Civilisation britannique/British history, institutions and society

Seminars (TDs) Andréa Baron, Anne-Claire Cauhapé and Fabienne Gaspari, 12 one-hour sessions (group A Monday 1.30 room 318 ACC, gp B Monday 9.30 room 121 AB, group C Monday 11.30 room 134 ACC, group D Friday 10.00 room 121 ACC)

Week 2 27 Feb to 3 March. Document one. Document two
Post-war Britain. Post-war consensus? From austerity to prosperity. "You've never had it so good". Swinging sixties.

The Labour government under Prime Minister Clement Attlee implemented the vast majority of its manifesto promises between 1945 and 1951: nationalisation of the essential infrastructures, introduction of a welfare system with, in particular, the NHS (National Health Service) and the first major steps towards the resolution of the British Empire. The Labour government was also confronted with a difficult foreign policy climate, with the division of the world into two major blocs, East and West, in what became known as the Cold War. It was Winston Churchill who referred to the "iron curtain" and the "special relationship" in his speech at Fulton Missouri in March 1946, but it fell to Labour, and especially its outstanding Foreign Secretary Ernest Bevin, to lead Britain through these difficult years. The economic situation was also hugely problematic, especially in the immediate aftermath of World War Two when the United States abruptly put an end to Lend-Lease and insisted on convertibility of sterling in return for a vital loan. The Marshall plan, along with a determined policy of "austerity" and a vigorous export drive, helped Britain recover from its postwar "financial Dunkirk", despite (or with the help of?) devaluation in 1949.

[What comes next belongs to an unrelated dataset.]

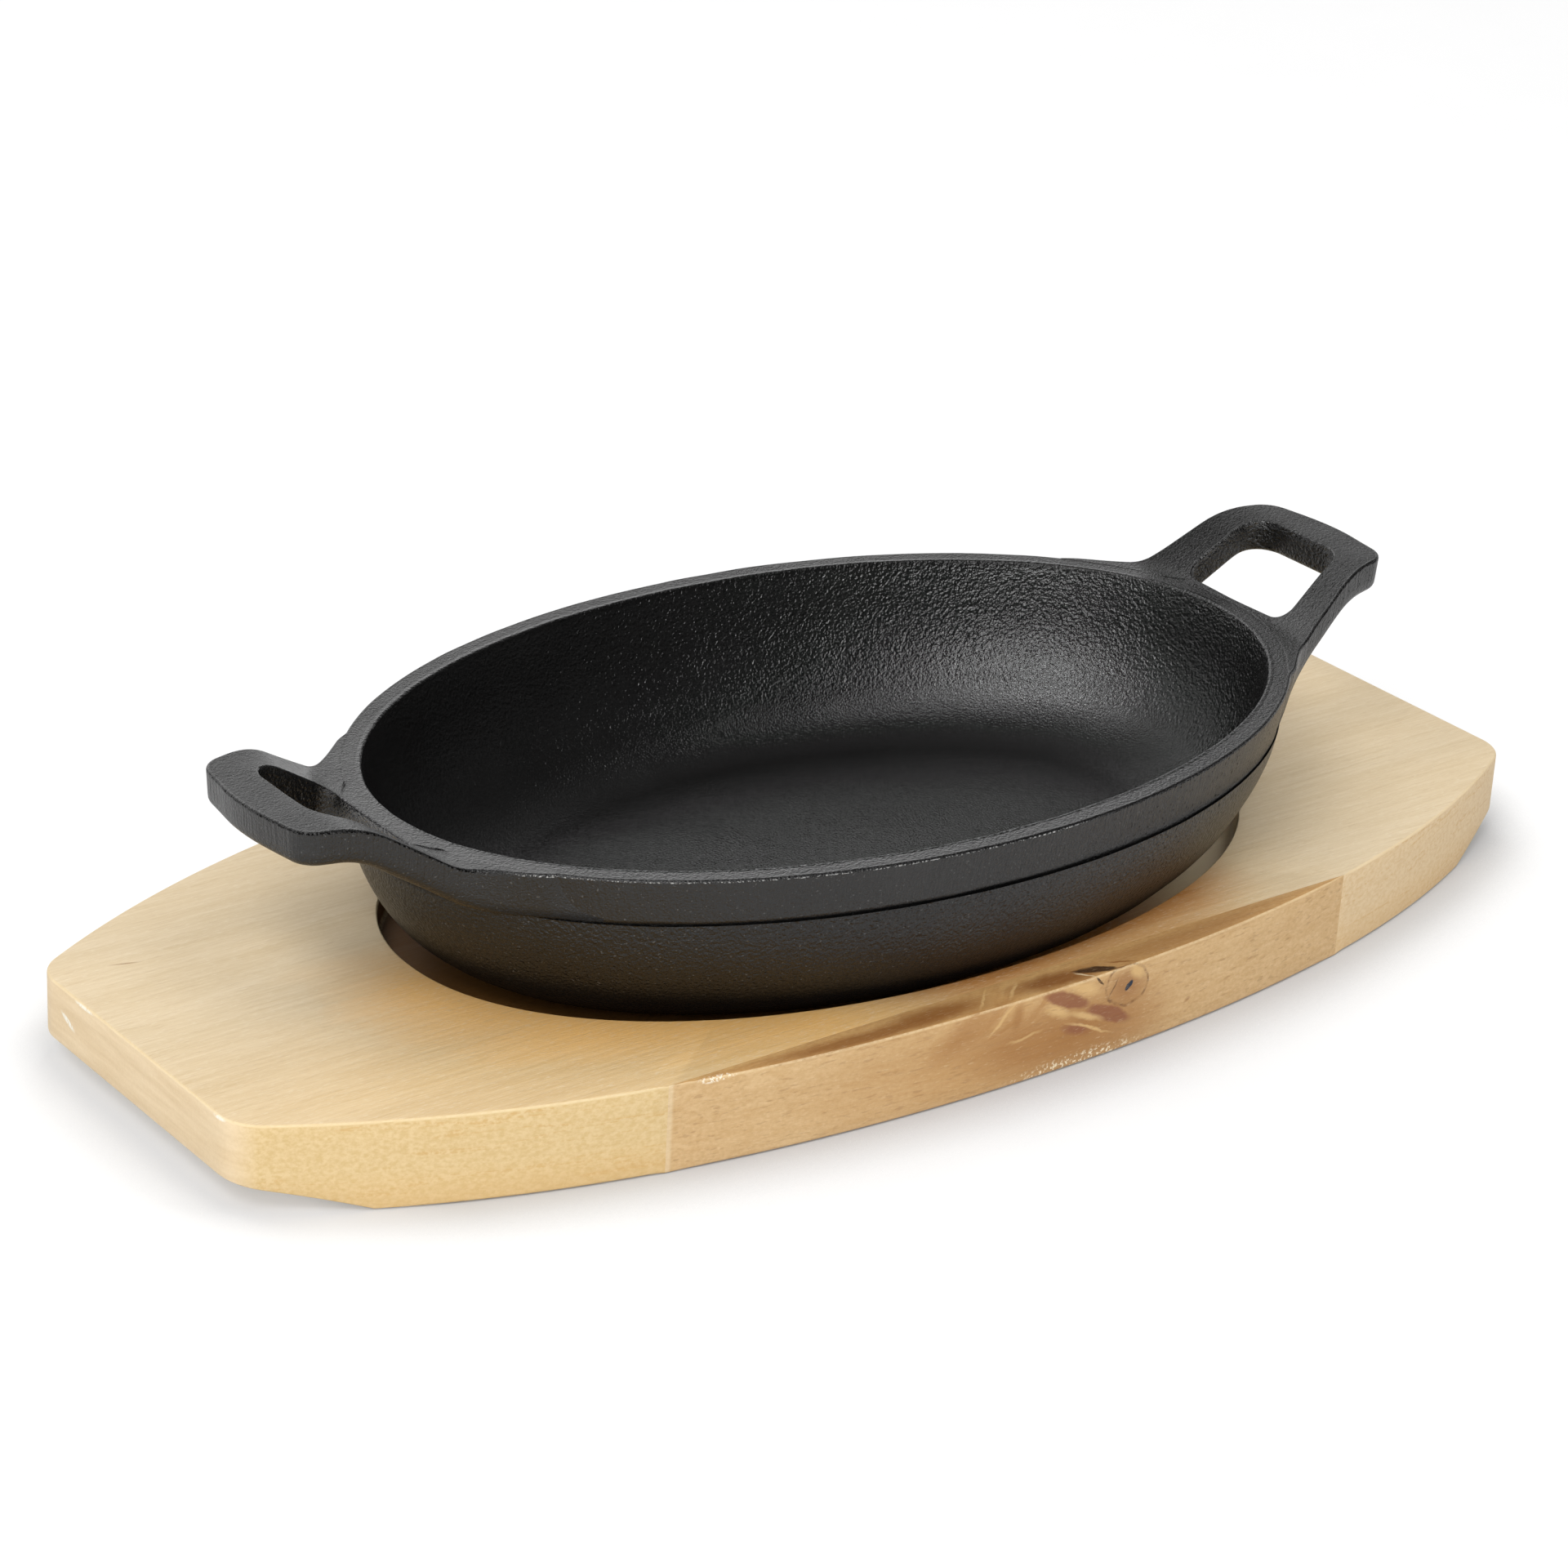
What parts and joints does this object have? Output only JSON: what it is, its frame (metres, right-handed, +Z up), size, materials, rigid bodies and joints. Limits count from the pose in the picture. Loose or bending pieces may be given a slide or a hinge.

Weary after six years in government, on top of five years as part of the wartime coalition, the Attlee government narrowly lost the 1951 general election to Winston Churchill's Conservatives. Little did they imagine that they would not return to office for thirteen years. Churchill's Conservatives also felt they had to tread carefully. After all, while they had won the election in terms of seats in the House of Commons, they had actually polled fewer votes than Labour. The Conservatives were careful not to attempt to dismantle the Welfare State or to impose any massive denationalisation. Some saw a degree of consensus between the later years of the 1945-1951 Labour government, and the policies pursued by its last Chancellor of the Exchequer Hugh Gaitskell, and the first years of the Conservative government under Churchill, as pursued by the Chancellor RAB Butler, and a journalist coined the term "Butskellism" to describe this apparent agreement. However there were undoubtedly substantial differences in terms of goals and priorities and it is generally believed today that while one may talk in terms of a postwar settlement, there was no genuine postwar consensus.

Labour believed it had been robbed of the dividend of the hard and unpopular austerity which had handed over a relatively prosperous economy which the Conservatives were quick to exploit as a valuable political asset. After the brief Prime Ministership of Anthony Eden, who brought his career to an unhappy end over the Suez crisis, Harold Macmillan felt able to say that the British "had never had it so good".

Macmillan resumed the withdrawal from empire which had been brought to a halt during Winston Churchill's term of office. The first African state to be granted independence was Ghana, in 1957. Macmillan realised that the independence movements that were gaining strength all over Africa were inevitable, and he felt very clearlt that trying to oppose them could simply drive them into the waiting arms of the Soviet bloc. He courageously went to South Africa to tell the parliament this, in a speech which has become famous for its assertion that there was a "wind of change" blowing across the continent. Document one is an extract from that speech.

There was change within Britain too, with increasing pressure for greater personal freedom. While it is the "swinging" sixties which are generally given the credit for making the most progress in this area, with the abolition of the death penalty, the legalisation (or "decriminalisation") of abortion and homsexuality, the relaxation of the divorce laws and censorship of the screen and stage and of course the free availability of the contraceptive pill, to name only the most significant of the changes, the fifties had paved the way for this increasingly "permissive" society.

The sixties was a decade of outstanding artistic and cultural invention. Music, theatre and cinema were areas of vibrant energy. Fashion became available to the masses. Cars and television became things which most people owned or hoped to own soon. It was hoped that planning would help the economy regain strength, and that the "scientific revolution" would make people's lives easier (see document two, an extract from a speech made by Harold Wilson in 1963). Increased educational opportunities for all would help create a more meritocratic society. However the sixties were also a time when it was realised that the welfare state had not eliminated poverty. Relations with the trade unions became increasingly strained, and the economy came under increasing pressure, and Britain was forced to devalue in 1967. Britain had to reduce its role in the world and accelerate the pace of its policy to withdraw from military bases "east of Suez". The heady optimism of the 1960s began to give way to a certain sense of disappointment, even disillusion. The tensions created by the Vietnam war had a major imapct in Britain, and while student unrest in Britain was no match for "mai 68", there was still a powerful "youth movement". A strong youth culture found inspiration and expression in rock music (see The Who, "My Generation", for example, or The Rolling Stones and "Street Fighting Man").